Innovation als Chefsache

Neue(re) Musik und Neubewertungen des tradierten Repertoires waren immer auch Chefsache, bei Fricsay, bei Maazel, bei Chailly und bei ihren Nachfolgern. Vladimir Ashkenazy, der zur (Post-)Avantgarde eher Distanz hielt, stellte in der Reihe ›Open Windows‹ je ein Solokonzert aus dem 20. Jahrhundert einem klassisch-romantischen Werk gegenüber. Unter Kent Nagano rückte neue Musik weit in den Vordergrund. Er initiierte mit Deutschlandradio und dem Arnold Schönberg Center Wien den Arnold Schönberg-Preis, der von 2001 bis 2008 an Komponist*innen vergeben wurde und mit einer Residenz beim DSO verbunden war. George Benjamin, Unsuk Chin, Aribert Reimann und Jörg Widmann konnte man so in der Breite ihres Schaffens genauer kennenlernen. Mit Messiaens großen Werken, mit der Pariser Uraufführung von John Adams’ ›El Niño‹ setzten Nagano und das DSO Zeichen der Modernität weit über das Berliner Musikleben hinaus. Sein Nachfolger Ingo Metzmacher erlangte gar sein Renommee als Interpret neuer Musik. In der Berliner Erstaufführung von Helmut Oehrings ›Blaumeer‹ und mit ›Aufbruch 1909‹ als Themenschwerpunkt seiner zweiten Saison lagen seine herausragenden Bekenntnisse neuer Musik. Robin Ticciati hat sich die unterschiedlichsten Kooperationen mit jungen Kreativen auf die Fahnen geschrieben. Er lenkte das DSO in einen Dialog mit innovativen Geistern der Clubszene, machte Helen Grime, die britische Komponistin, und Ondřej Adámek, den Wahlberliner aus Prag, dem hauptstädtischen Publikum näher bekannt.

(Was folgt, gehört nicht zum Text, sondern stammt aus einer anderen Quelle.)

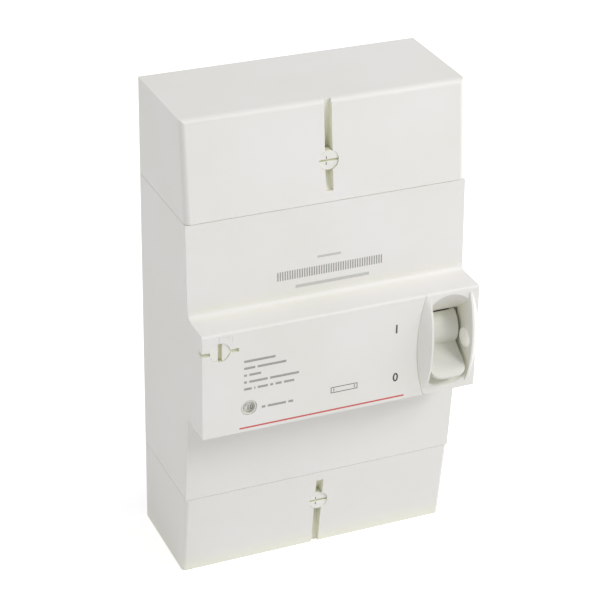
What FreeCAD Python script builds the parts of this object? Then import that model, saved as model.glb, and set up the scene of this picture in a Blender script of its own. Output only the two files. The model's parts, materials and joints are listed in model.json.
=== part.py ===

Ticciati führt damit die Tradition des Orchesters fort, die Offenheit für neue künstlerische Gedanken und Ausdrucksformen der Gegenwart mit dem neugierigen Blick in die Vergangenheit zu verbinden und damit als Klangkörper relevant zu bleiben, ohne sich kurzlebigen Moden zu verpflichten. Wie geht es weiter? Neuen Ideen sind keine Grenzen gesetzt. Wir brauchen sie heute, in und hoffentlich bald nach einer Krisenzeit dringender denn je. Krisenzeit ist auch Gründungszeit – für eine neue Architektur unseres künstlerischen Bewusstseins.

HABAKUK TRABER

Habakuk Traber studierte Kirchenmusik, Musikwissenschaft, Soziologie und Geschichte in Stuttgart, Tübingen und Berlin. Bis 1995 arbeitete er als Kirchenmusiker in Berlin, schrieb diverse Bühnenmusiken und Beiträge für Fachzeitschriften und Rundfunkanstalten. Anschließend machte er seine publizistische Tätigkeit zum Hauptberuf. Er schreibt Programmhefte und hält Einführungsvorträge für das Deutsche Symphonie-Orchester Berlin, das Musikfest Berlin und das Konzerthaus Berlin, das NDR Sinfonieorchester, das Seoul Symphony Orchestra und diverse Festspiele, verfasst einführende und begleitende Texte für CD-Produktionen. Von 2002 bis 2018 war er Dramaturg der Münchener Biennale, des Festivals für neues Musiktheater. Lange Jahre beschäftigte er sich mit Recherchen über Komponisten, die von den Nationalsozialisten zum Exil gezwungen wurden. Er veröffentlichte Bücher über »Verdrängte Musik«, zur Musikgeschichte Berlins sowie Artikel und Bücher über zeitgenössische Komponist*innen.